(Dataset rows)
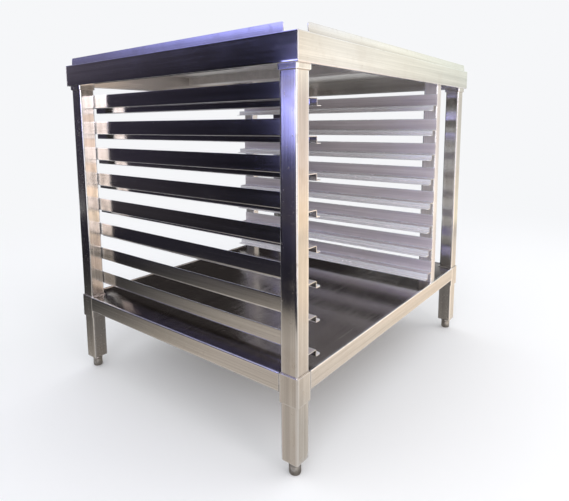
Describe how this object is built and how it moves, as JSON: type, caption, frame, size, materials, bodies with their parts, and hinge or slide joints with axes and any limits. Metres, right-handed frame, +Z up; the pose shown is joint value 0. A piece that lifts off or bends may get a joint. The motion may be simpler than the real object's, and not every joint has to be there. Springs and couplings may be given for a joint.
{
  "type": "sheet pan rack",
  "caption": "Stainless steel oven stand with stepped tray slides between square posts, a flat deck with low upstands, a bottom shelf and screw-adjusted feet.",
  "frame": {"origin": "middle of the footprint at floor level, between the four feet", "axes": "+X to the right and +Y to the rear as seen from the open front, +Z up"},
  "size_m": [0.942, 0.768, 0.873],
  "materials": {
    "deck_steel": "fine brushed",
    "skirt_steel": "fine brushed, bright",
    "post_steel": "brushed along the tube",
    "frame_steel": "brushed along the fold",
    "slide_steel": "fine brushed, semi-bright",
    "shelf_steel": "brushed, lightly marked by use",
    "insert_steel": "dull machined",
    "foot_steel": "turned, dull"
  },
  "bodies": {
    "frame": {"top_deck": "deck_steel", "skirt_front": "skirt_steel", "skirt_rear": "skirt_steel", "skirt_left": "skirt_steel", "skirt_right": "skirt_steel", "upstand_front": "skirt_steel", "upstand_rear": "skirt_steel", "upstand_left": "skirt_steel", "upstand_right": "skirt_steel", "top_sleeve_front_left": "frame_steel", "top_sleeve_front_right": "frame_steel", "top_sleeve_rear_left": "frame_steel", "top_sleeve_rear_right": "frame_steel", "deck_channel": "frame_steel", "post_front_left": "post_steel", "post_front_right": "post_steel", "post_rear_left": "post_steel", "post_rear_right": "post_steel", "shelf_panel": "shelf_steel", "apron_front": "frame_steel", "apron_rear": "frame_steel", "apron_left": "frame_steel", "apron_right": "frame_steel", "shelf_sleeve_front_left": "frame_steel", "shelf_sleeve_front_right": "frame_steel", "shelf_sleeve_rear_left": "frame_steel", "shelf_sleeve_rear_right": "frame_steel", "shelf_channel": "frame_steel", "upright_front": "post_steel", "upright_rear": "post_steel", "slide_left_1": "slide_steel", "slide_left_2": "slide_steel", "slide_left_3": "slide_steel", "slide_left_4": "slide_steel", "slide_left_5": "slide_steel", "slide_left_6": "slide_steel", "slide_left_7": "slide_steel", "slide_left_8": "slide_steel", "slide_right_1": "slide_steel", "slide_right_2": "slide_steel", "slide_right_3": "slide_steel", "slide_right_4": "slide_steel", "slide_right_5": "slide_steel", "slide_right_6": "slide_steel", "slide_right_7": "slide_steel", "slide_right_8": "slide_steel", "foot_insert_front_left": "insert_steel", "foot_insert_front_right": "insert_steel", "foot_insert_rear_left": "insert_steel", "foot_insert_rear_right": "insert_steel"},
    "foot_front_left": {"foot_front_left": "foot_steel"},
    "foot_front_right": {"foot_front_right": "foot_steel"},
    "foot_rear_left": {"foot_rear_left": "foot_steel"},
    "foot_rear_right": {"foot_rear_right": "foot_steel"}
  },
  "joints": [
    {"name": "foot_front_left_screw", "type": "slide", "parent": "frame", "child": "foot_front_left", "axis": [0, 0, 1], "range_m": [-0.02, 0.004]},
    {"name": "foot_front_right_screw", "type": "slide", "parent": "frame", "child": "foot_front_right", "axis": [0, 0, 1], "range_m": [-0.02, 0.004]},
    {"name": "foot_rear_left_screw", "type": "slide", "parent": "frame", "child": "foot_rear_left", "axis": [0, 0, 1], "range_m": [-0.02, 0.004]},
    {"name": "foot_rear_right_screw", "type": "slide", "parent": "frame", "child": "foot_rear_right", "axis": [0, 0, 1], "range_m": [-0.02, 0.004]}
  ]
}
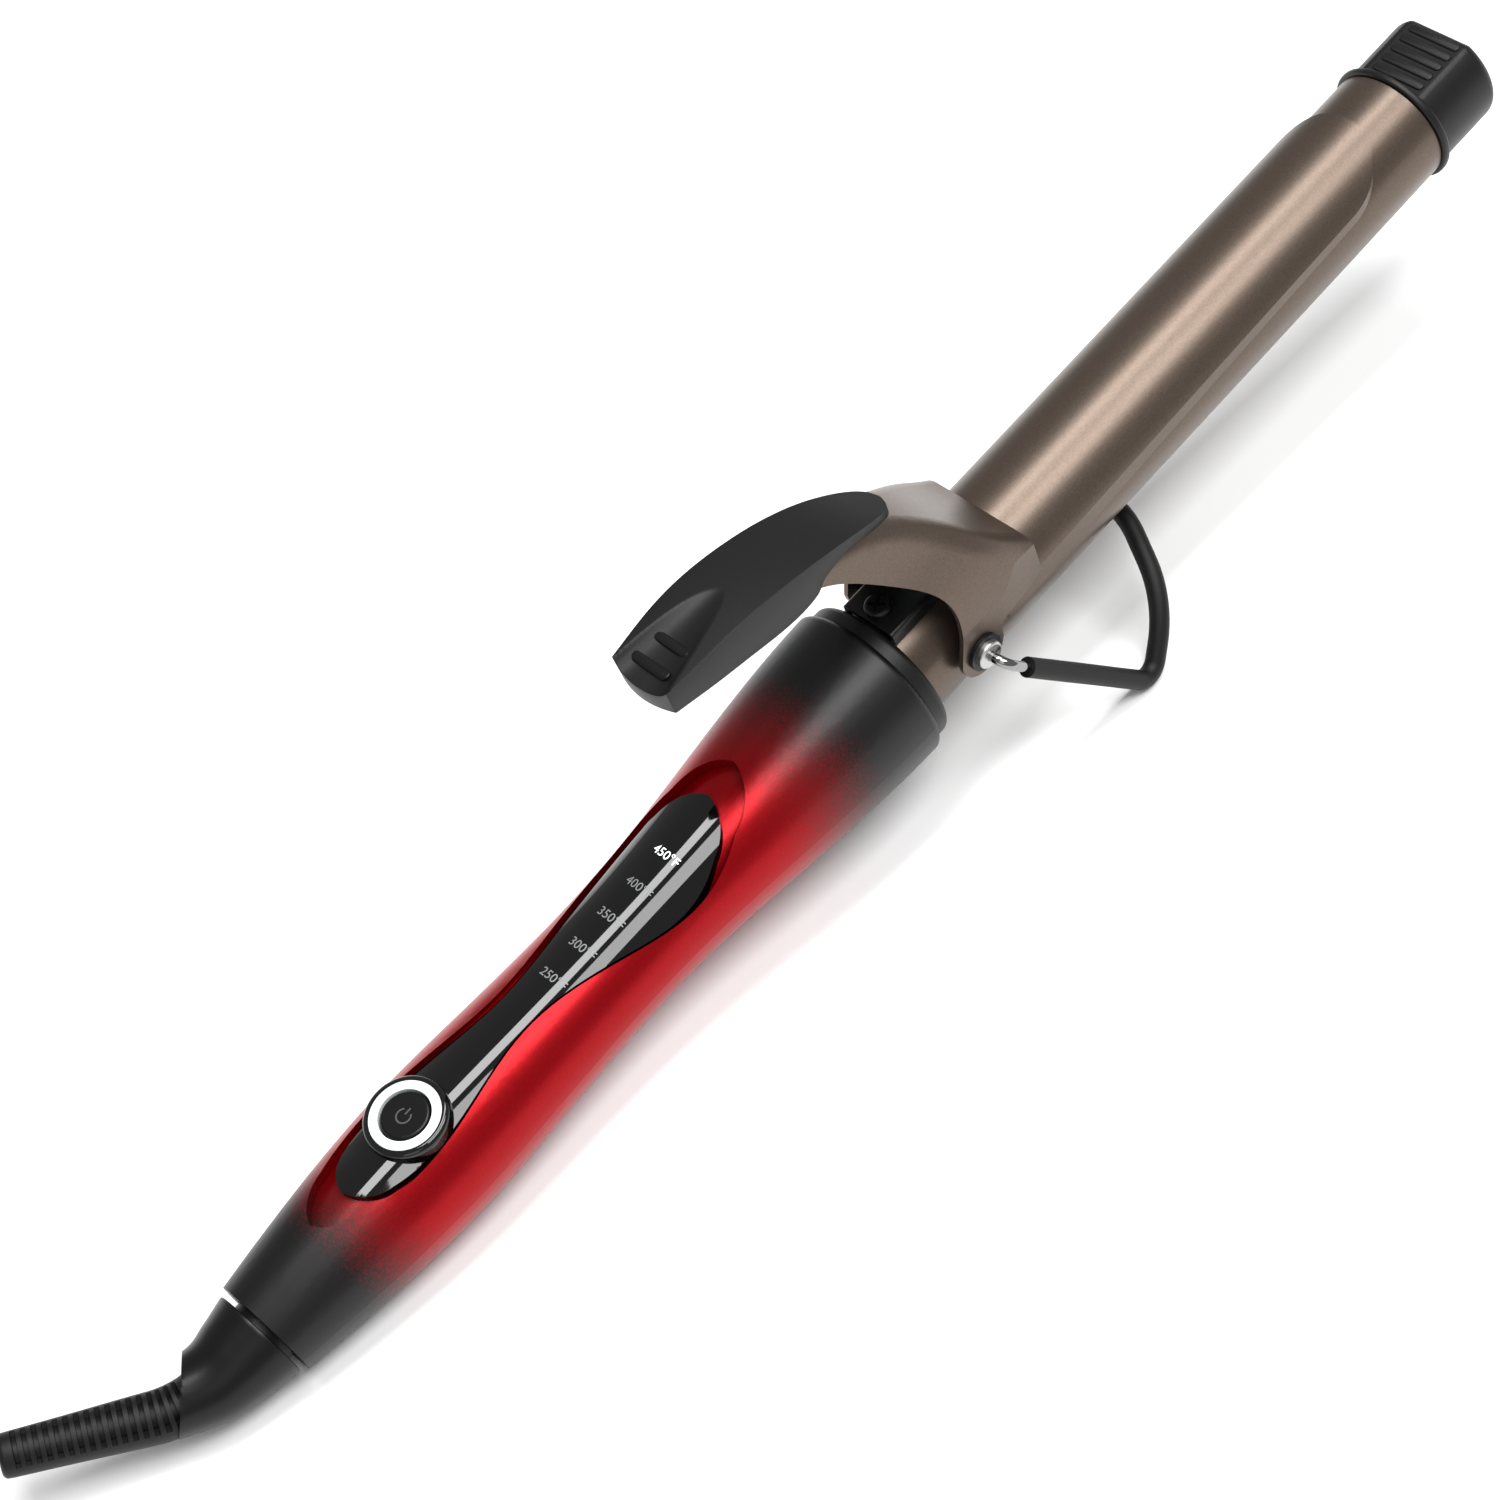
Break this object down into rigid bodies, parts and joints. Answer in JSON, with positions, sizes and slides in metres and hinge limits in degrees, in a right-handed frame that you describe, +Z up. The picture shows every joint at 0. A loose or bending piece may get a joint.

__Exercise directions__.
Please quote the data above in full, with no line missing.

__Written reply__.
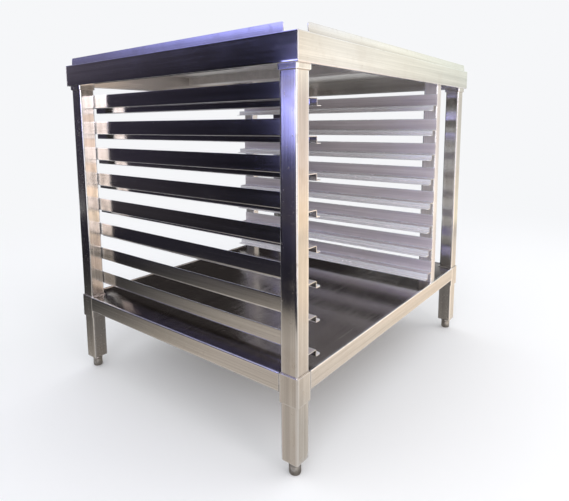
Describe how this object is built and how it moves, as JSON: type, caption, frame, size, materials, bodies with their parts, and hinge or slide joints with axes and any limits. Metres, right-handed frame, +Z up; the pose shown is joint value 0. A piece that lifts off or bends may get a joint. The motion may be simpler than the real object's, and not every joint has to be there. Springs and couplings may be given for a joint.
{
  "type": "sheet pan rack",
  "caption": "Stainless steel oven stand with stepped tray slides between square posts, a flat deck with low upstands, a bottom shelf and screw-adjusted feet.",
  "frame": {"origin": "middle of the footprint at floor level, between the four feet", "axes": "+X to the right and +Y to the rear as seen from the open front, +Z up"},
  "size_m": [0.942, 0.768, 0.873],
  "materials": {
    "deck_steel": "fine brushed",
    "skirt_steel": "fine brushed, bright",
    "post_steel": "brushed along the tube",
    "frame_steel": "brushed along the fold",
    "slide_steel": "fine brushed, semi-bright",
    "shelf_steel": "brushed, lightly marked by use",
    "insert_steel": "dull machined",
    "foot_steel": "turned, dull"
  },
  "bodies": {
    "frame": {"top_deck": "deck_steel", "skirt_front": "skirt_steel", "skirt_rear": "skirt_steel", "skirt_left": "skirt_steel", "skirt_right": "skirt_steel", "upstand_front": "skirt_steel", "upstand_rear": "skirt_steel", "upstand_left": "skirt_steel", "upstand_right": "skirt_steel", "top_sleeve_front_left": "frame_steel", "top_sleeve_front_right": "frame_steel", "top_sleeve_rear_left": "frame_steel", "top_sleeve_rear_right": "frame_steel", "deck_channel": "frame_steel", "post_front_left": "post_steel", "post_front_right": "post_steel", "post_rear_left": "post_steel", "post_rear_right": "post_steel", "shelf_panel": "shelf_steel", "apron_front": "frame_steel", "apron_rear": "frame_steel", "apron_left": "frame_steel", "apron_right": "frame_steel", "shelf_sleeve_front_left": "frame_steel", "shelf_sleeve_front_right": "frame_steel", "shelf_sleeve_rear_left": "frame_steel", "shelf_sleeve_rear_right": "frame_steel", "shelf_channel": "frame_steel", "upright_front": "post_steel", "upright_rear": "post_steel", "slide_left_1": "slide_steel", "slide_left_2": "slide_steel", "slide_left_3": "slide_steel", "slide_left_4": "slide_steel", "slide_left_5": "slide_steel", "slide_left_6": "slide_steel", "slide_left_7": "slide_steel", "slide_left_8": "slide_steel", "slide_right_1": "slide_steel", "slide_right_2": "slide_steel", "slide_right_3": "slide_steel", "slide_right_4": "slide_steel", "slide_right_5": "slide_steel", "slide_right_6": "slide_steel", "slide_right_7": "slide_steel", "slide_right_8": "slide_steel", "foot_insert_front_left": "insert_steel", "foot_insert_front_right": "insert_steel", "foot_insert_rear_left": "insert_steel", "foot_insert_rear_right": "insert_steel"},
    "foot_front_left": {"foot_front_left": "foot_steel"},
    "foot_front_right": {"foot_front_right": "foot_steel"},
    "foot_rear_left": {"foot_rear_left": "foot_steel"},
    "foot_rear_right": {"foot_rear_right": "foot_steel"}
  },
  "joints": [
    {"name": "foot_front_left_screw", "type": "slide", "parent": "frame", "child": "foot_front_left", "axis": [0, 0, 1], "range_m": [-0.02, 0.004]},
    {"name": "foot_front_right_screw", "type": "slide", "parent": "frame", "child": "foot_front_right", "axis": [0, 0, 1], "range_m": [-0.02, 0.004]},
    {"name": "foot_rear_left_screw", "type": "slide", "parent": "frame", "child": "foot_rear_left", "axis": [0, 0, 1], "range_m": [-0.02, 0.004]},
    {"name": "foot_rear_right_screw", "type": "slide", "parent": "frame", "child": "foot_rear_right", "axis": [0, 0, 1], "range_m": [-0.02, 0.004]}
  ]
}
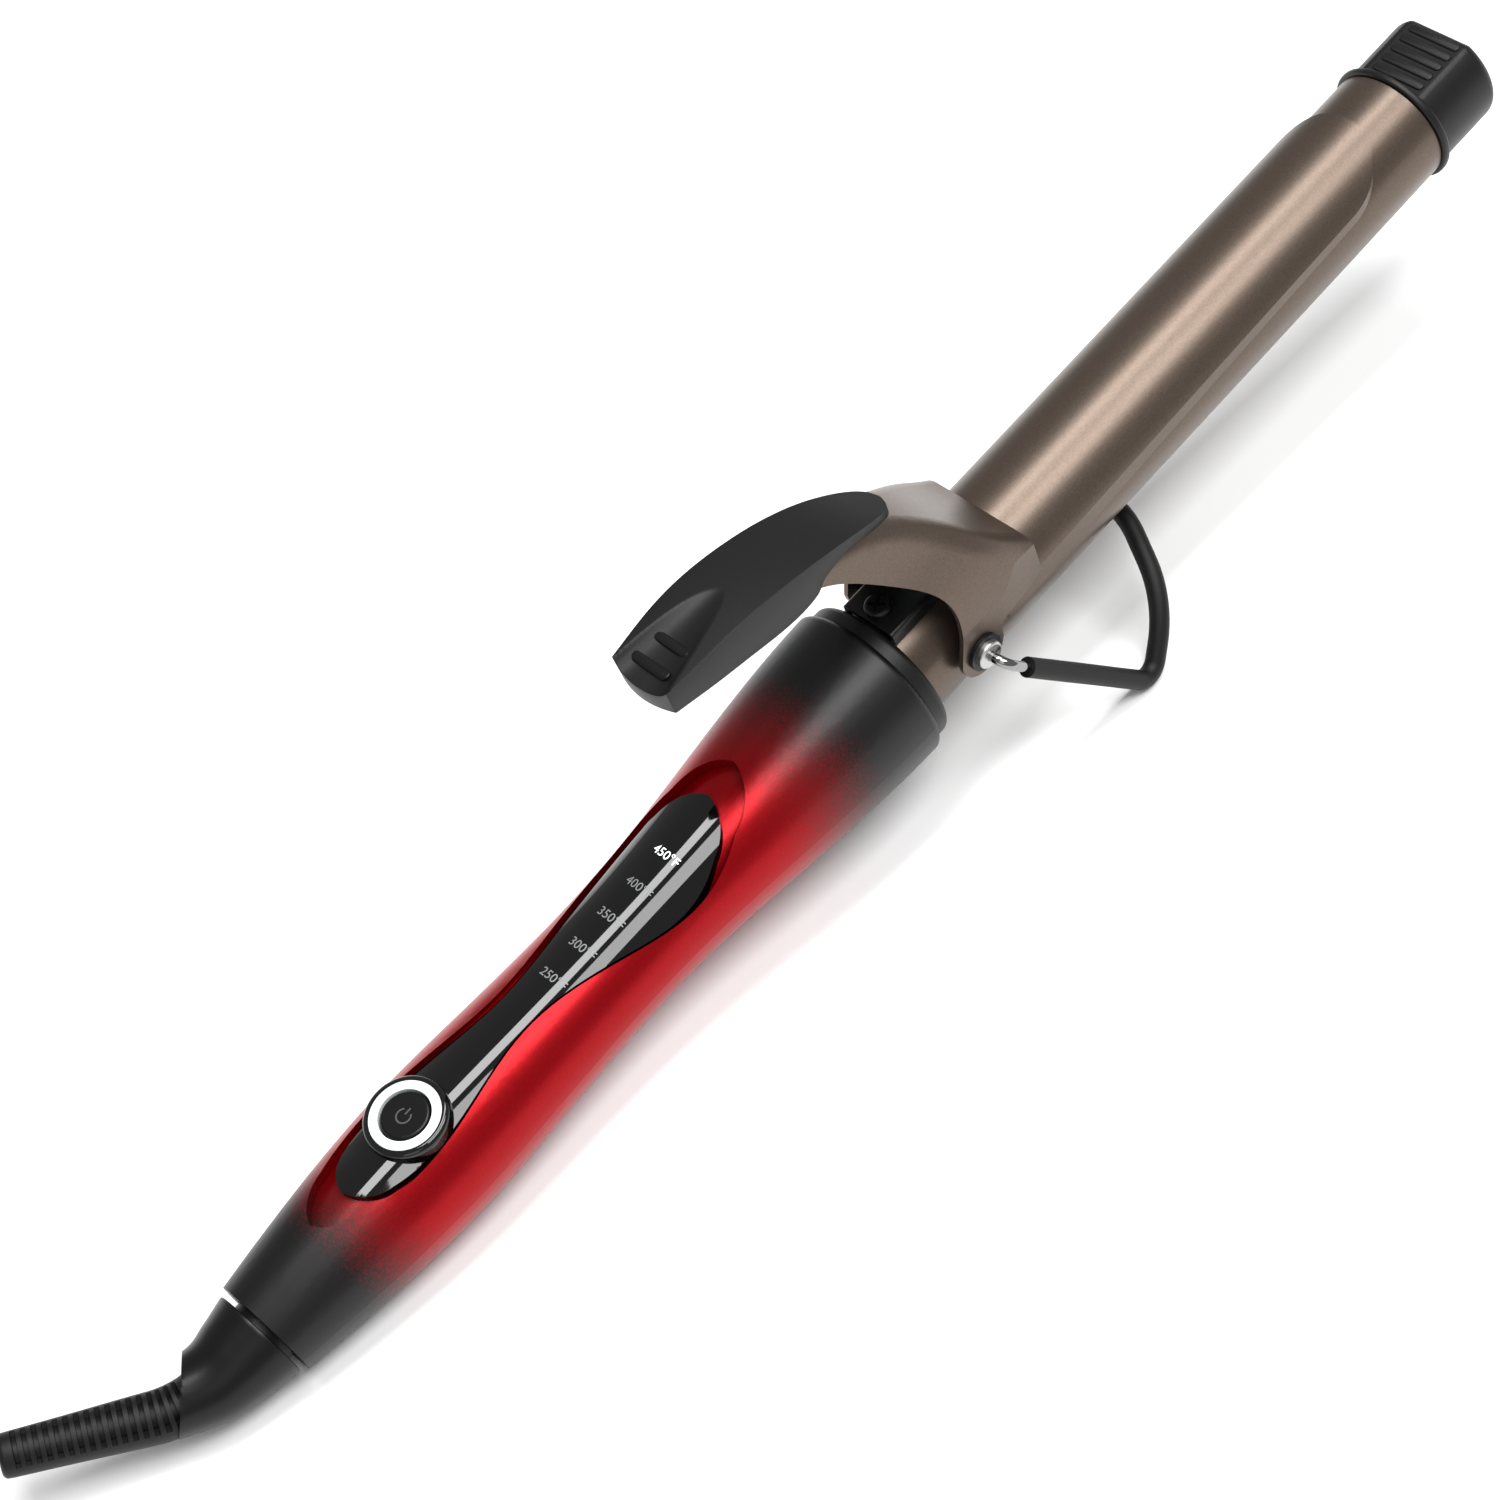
Break this object down into rigid bodies, parts and joints. Answer in JSON, with positions, sizes and slides in metres and hinge limits in degrees, in a right-handed frame that you describe, +Z up. The picture shows every joint at 0. A loose or bending piece may get a joint.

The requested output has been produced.